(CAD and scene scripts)
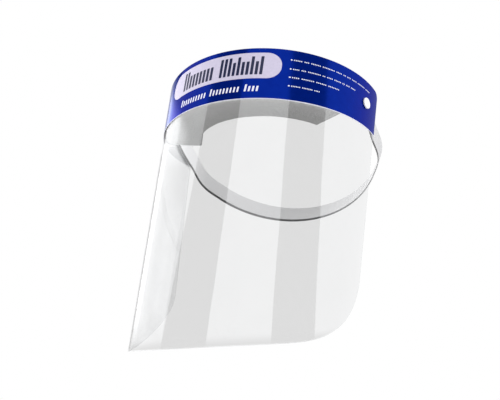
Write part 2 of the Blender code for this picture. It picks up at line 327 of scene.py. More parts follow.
class Shader:
    """A node material: its Principled shader, and short calls that add and link nodes."""

    def __init__(self, name, colour, roughness, **sockets):
        self.mat = bpy.data.materials.new(name)
        self.mat.use_nodes = True
        self.tree = self.mat.node_tree
        self.main = self.tree.nodes["Principled BSDF"]
        self.main.inputs["Base Color"].default_value = (*colour, 1.0)
        self.main.inputs["Roughness"].default_value = roughness
        for socket, value in sockets.items():
            self.main.inputs[socket.replace("_", " ")].default_value = value

    def add(self, kind, inputs=None, **settings):
        """New shader node; inputs are values or sockets, settings are the node's own properties."""
        node = self.tree.nodes.new("ShaderNode" + kind)
        for key, value in settings.items():
            setattr(node, key, value)
        for key, value in (inputs or {}).items():
            self.feed(node.inputs[key], value)
        return node

    def feed(self, socket, value):
        """Link a socket to the input, or give it a fixed value."""
        if isinstance(value, bpy.types.NodeSocket):
            self.tree.links.new(value, socket)
        else:
            socket.default_value = value

    def place(self, scale, use_flat=False):
        """Texture coordinates in metres times scale, from the object or from the flat layout."""
        source = self.add("TexCoord").outputs["UV" if use_flat else "Object"]
        return self.add("Mapping", {"Vector": source, "Scale": scale}).outputs["Vector"]

    def noise(self, vector, scale, detail=3.0, roughness=0.5):
        """Noise from 0 to 1; scale is in lumps per metre."""
        made = self.add("TexNoise", {"Vector": vector, "Scale": scale, "Detail": detail,
                                     "Roughness": roughness})
        return made.outputs["Fac"]

    def spread(self, value, low, high):
        """Map a 0 to 1 value onto low to high."""
        return self.add("MapRange", {"Value": value, "To Min": low, "To Max": high}).outputs["Result"]

    def eased(self, value, start, end, low, high):
        """Smooth step from low at start to high at end."""
        ranges = {"Value": value, "From Min": start, "From Max": end, "To Min": low, "To Max": high}
        return self.add("MapRange", ranges, interpolation_type="SMOOTHSTEP").outputs["Result"]

    def tint(self, value, dark, light, start=0.3, end=0.7):
        """Colour between dark and light as value goes from start to end."""
        ramp = self.add("ValToRGB", {"Fac": value})
        ramp.color_ramp.elements[0].position = start
        ramp.color_ramp.elements[0].color = (*dark, 1.0)
        ramp.color_ramp.elements[1].position = end
        ramp.color_ramp.elements[1].color = (*light, 1.0)
        return ramp.outputs["Color"]

    def multiply(self, colour, factor):
        """Product of two colours, or of a colour and a value."""
        made = self.add("Mix", {0: 1.0, 6: colour, 7: factor}, data_type="RGBA", blend_type="MULTIPLY")
        return made.outputs[2]

    def bump(self, height, distance, strength=1.0, under=None):
        """Normal bent by a height from 0 to 1 over distance, on top of the normal under it."""
        node = self.add("Bump", {"Height": height, "Distance": distance, "Strength": strength})
        if under is not None:
            self.feed(node.inputs["Normal"], under)
        return node.outputs["Normal"]

    def set(self, **sockets):
        """Feed the shader's sockets and hand back the material."""
        for socket, value in sockets.items():
            self.feed(self.main.inputs[socket.replace("_", " ")], value)
        return self.mat


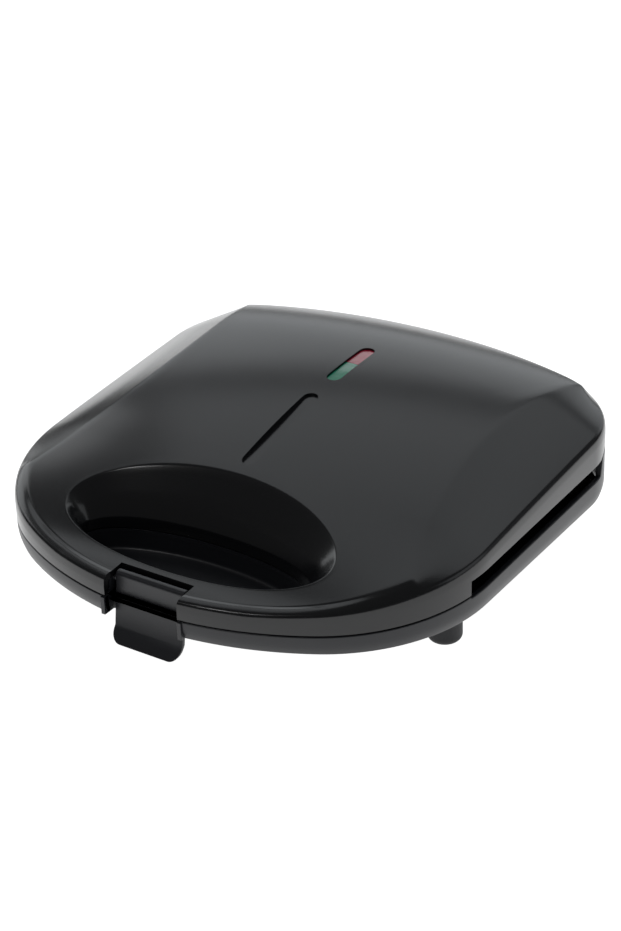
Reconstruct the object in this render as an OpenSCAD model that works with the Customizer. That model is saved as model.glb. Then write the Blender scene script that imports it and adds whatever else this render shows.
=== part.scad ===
/* [Housing] */
// Width across the lid and the base
body_w = 230; // [222:1:244]
// Depth of the lid and the base, without latch and hinge
body_d = 234; // [230:1:250]
// Height of the parting line above the table, at the front
parting_z = 23.4; // [23:0.2:25]
// Rise of the parting line from the front to the side slots, mm per mm
part_rise = 0.03; // [0:0.005:0.035]
// Lower edge of the band round the base
band_bottom = 14.7; // [13:0.1:16]
// Wall of the mouldings
wall = 2.5; // [2:0.1:3]
// Gap between lid and base at the front
parting_gap = 0.6; // [0.4:0.1:1]
// Radius of the front edge seen from above
front_r = 157.5; // [150:0.5:175]
// Radius of the front corners seen from above
front_corner_r = 77.5; // [70:0.5:85]
// Radius of the rear edge seen from above
rear_r = 305; // [280:1:360]
// Radius of the rear corners seen from above
rear_corner_r = 42; // [36:1:50]

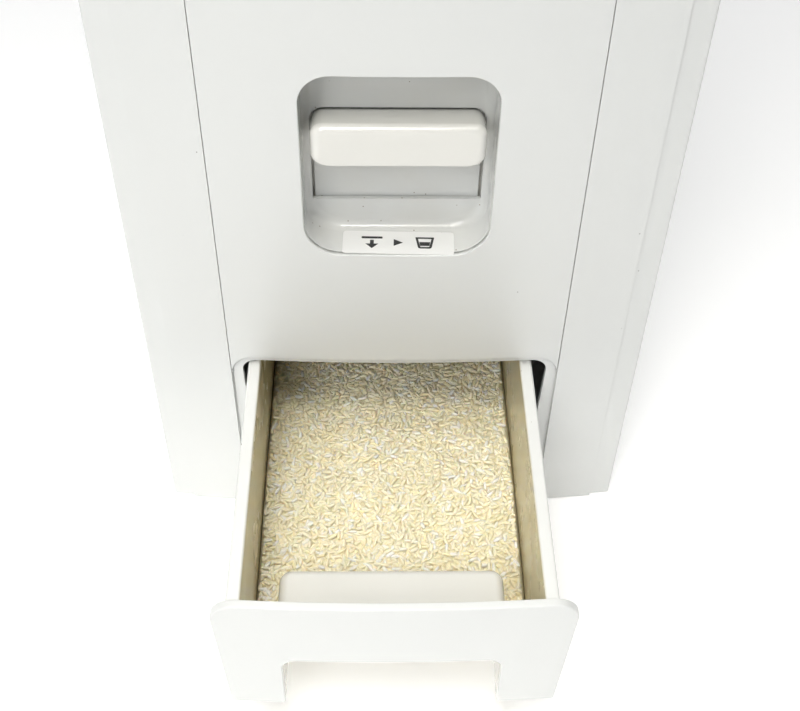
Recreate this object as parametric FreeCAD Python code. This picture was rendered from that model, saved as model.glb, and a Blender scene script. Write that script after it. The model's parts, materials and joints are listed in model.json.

● TASK TO CARRY OUT
Please return the data above exactly as given.

● COMPLETE OUTPUT
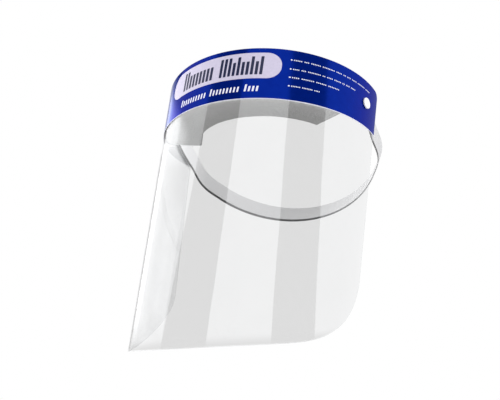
Write part 2 of the Blender code for this picture. It picks up at line 327 of scene.py. More parts follow.
class Shader:
    """A node material: its Principled shader, and short calls that add and link nodes."""

    def __init__(self, name, colour, roughness, **sockets):
        self.mat = bpy.data.materials.new(name)
        self.mat.use_nodes = True
        self.tree = self.mat.node_tree
        self.main = self.tree.nodes["Principled BSDF"]
        self.main.inputs["Base Color"].default_value = (*colour, 1.0)
        self.main.inputs["Roughness"].default_value = roughness
        for socket, value in sockets.items():
            self.main.inputs[socket.replace("_", " ")].default_value = value

    def add(self, kind, inputs=None, **settings):
        """New shader node; inputs are values or sockets, settings are the node's own properties."""
        node = self.tree.nodes.new("ShaderNode" + kind)
        for key, value in settings.items():
            setattr(node, key, value)
        for key, value in (inputs or {}).items():
            self.feed(node.inputs[key], value)
        return node

    def feed(self, socket, value):
        """Link a socket to the input, or give it a fixed value."""
        if isinstance(value, bpy.types.NodeSocket):
            self.tree.links.new(value, socket)
        else:
            socket.default_value = value

    def place(self, scale, use_flat=False):
        """Texture coordinates in metres times scale, from the object or from the flat layout."""
        source = self.add("TexCoord").outputs["UV" if use_flat else "Object"]
        return self.add("Mapping", {"Vector": source, "Scale": scale}).outputs["Vector"]

    def noise(self, vector, scale, detail=3.0, roughness=0.5):
        """Noise from 0 to 1; scale is in lumps per metre."""
        made = self.add("TexNoise", {"Vector": vector, "Scale": scale, "Detail": detail,
                                     "Roughness": roughness})
        return made.outputs["Fac"]

    def spread(self, value, low, high):
        """Map a 0 to 1 value onto low to high."""
        return self.add("MapRange", {"Value": value, "To Min": low, "To Max": high}).outputs["Result"]

    def eased(self, value, start, end, low, high):
        """Smooth step from low at start to high at end."""
        ranges = {"Value": value, "From Min": start, "From Max": end, "To Min": low, "To Max": high}
        return self.add("MapRange", ranges, interpolation_type="SMOOTHSTEP").outputs["Result"]

    def tint(self, value, dark, light, start=0.3, end=0.7):
        """Colour between dark and light as value goes from start to end."""
        ramp = self.add("ValToRGB", {"Fac": value})
        ramp.color_ramp.elements[0].position = start
        ramp.color_ramp.elements[0].color = (*dark, 1.0)
        ramp.color_ramp.elements[1].position = end
        ramp.color_ramp.elements[1].color = (*light, 1.0)
        return ramp.outputs["Color"]

    def multiply(self, colour, factor):
        """Product of two colours, or of a colour and a value."""
        made = self.add("Mix", {0: 1.0, 6: colour, 7: factor}, data_type="RGBA", blend_type="MULTIPLY")
        return made.outputs[2]

    def bump(self, height, distance, strength=1.0, under=None):
        """Normal bent by a height from 0 to 1 over distance, on top of the normal under it."""
        node = self.add("Bump", {"Height": height, "Distance": distance, "Strength": strength})
        if under is not None:
            self.feed(node.inputs["Normal"], under)
        return node.outputs["Normal"]

    def set(self, **sockets):
        """Feed the shader's sockets and hand back the material."""
        for socket, value in sockets.items():
            self.feed(self.main.inputs[socket.replace("_", " ")], value)
        return self.mat


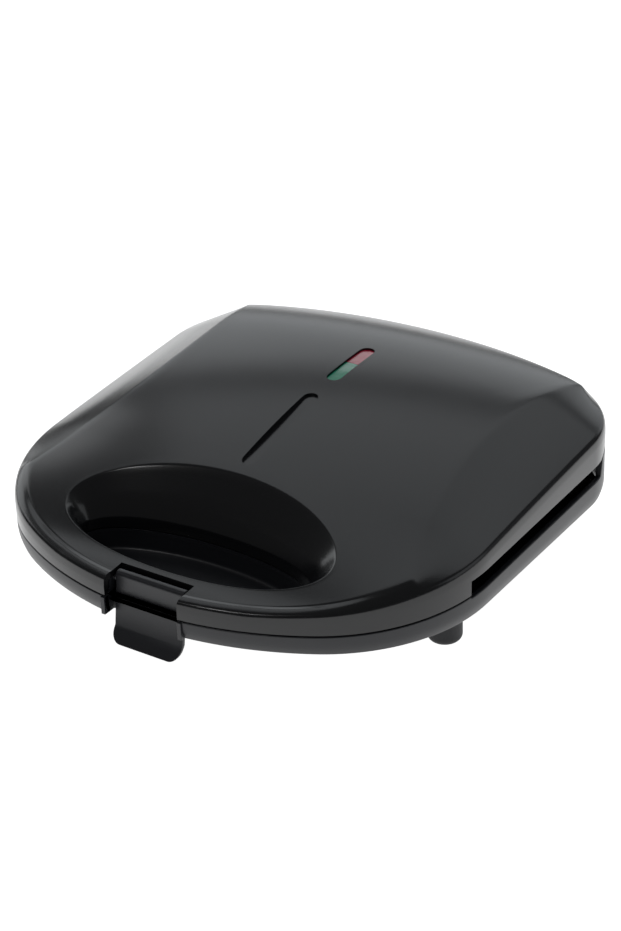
Reconstruct the object in this render as an OpenSCAD model that works with the Customizer. That model is saved as model.glb. Then write the Blender scene script that imports it and adds whatever else this render shows.
=== part.scad ===
/* [Housing] */
// Width across the lid and the base
body_w = 230; // [222:1:244]
// Depth of the lid and the base, without latch and hinge
body_d = 234; // [230:1:250]
// Height of the parting line above the table, at the front
parting_z = 23.4; // [23:0.2:25]
// Rise of the parting line from the front to the side slots, mm per mm
part_rise = 0.03; // [0:0.005:0.035]
// Lower edge of the band round the base
band_bottom = 14.7; // [13:0.1:16]
// Wall of the mouldings
wall = 2.5; // [2:0.1:3]
// Gap between lid and base at the front
parting_gap = 0.6; // [0.4:0.1:1]
// Radius of the front edge seen from above
front_r = 157.5; // [150:0.5:175]
// Radius of the front corners seen from above
front_corner_r = 77.5; // [70:0.5:85]
// Radius of the rear edge seen from above
rear_r = 305; // [280:1:360]
// Radius of the rear corners seen from above
rear_corner_r = 42; // [36:1:50]

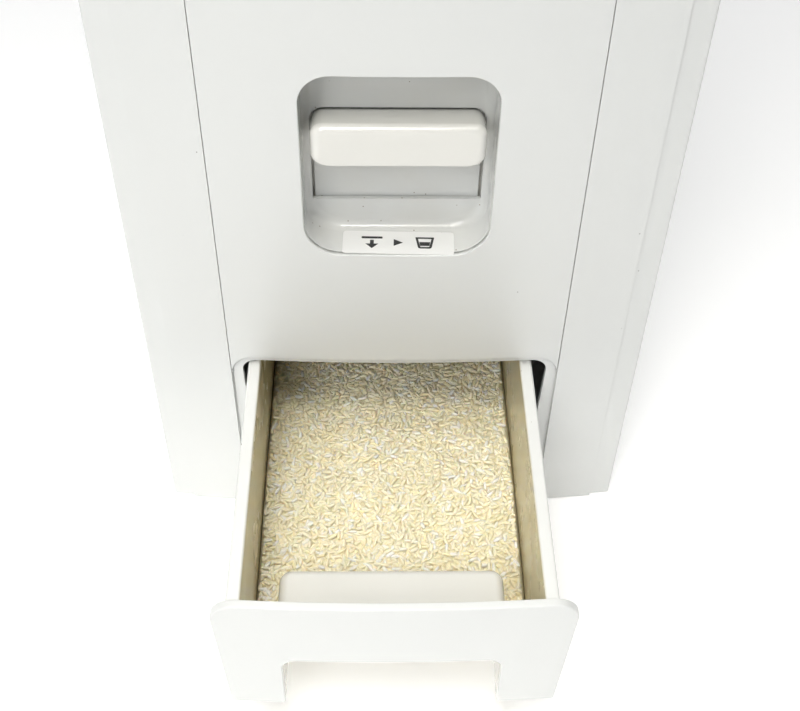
Recreate this object as parametric FreeCAD Python code. This picture was rendered from that model, saved as model.glb, and a Blender scene script. Write that script after it. The model's parts, materials and joints are listed in model.json.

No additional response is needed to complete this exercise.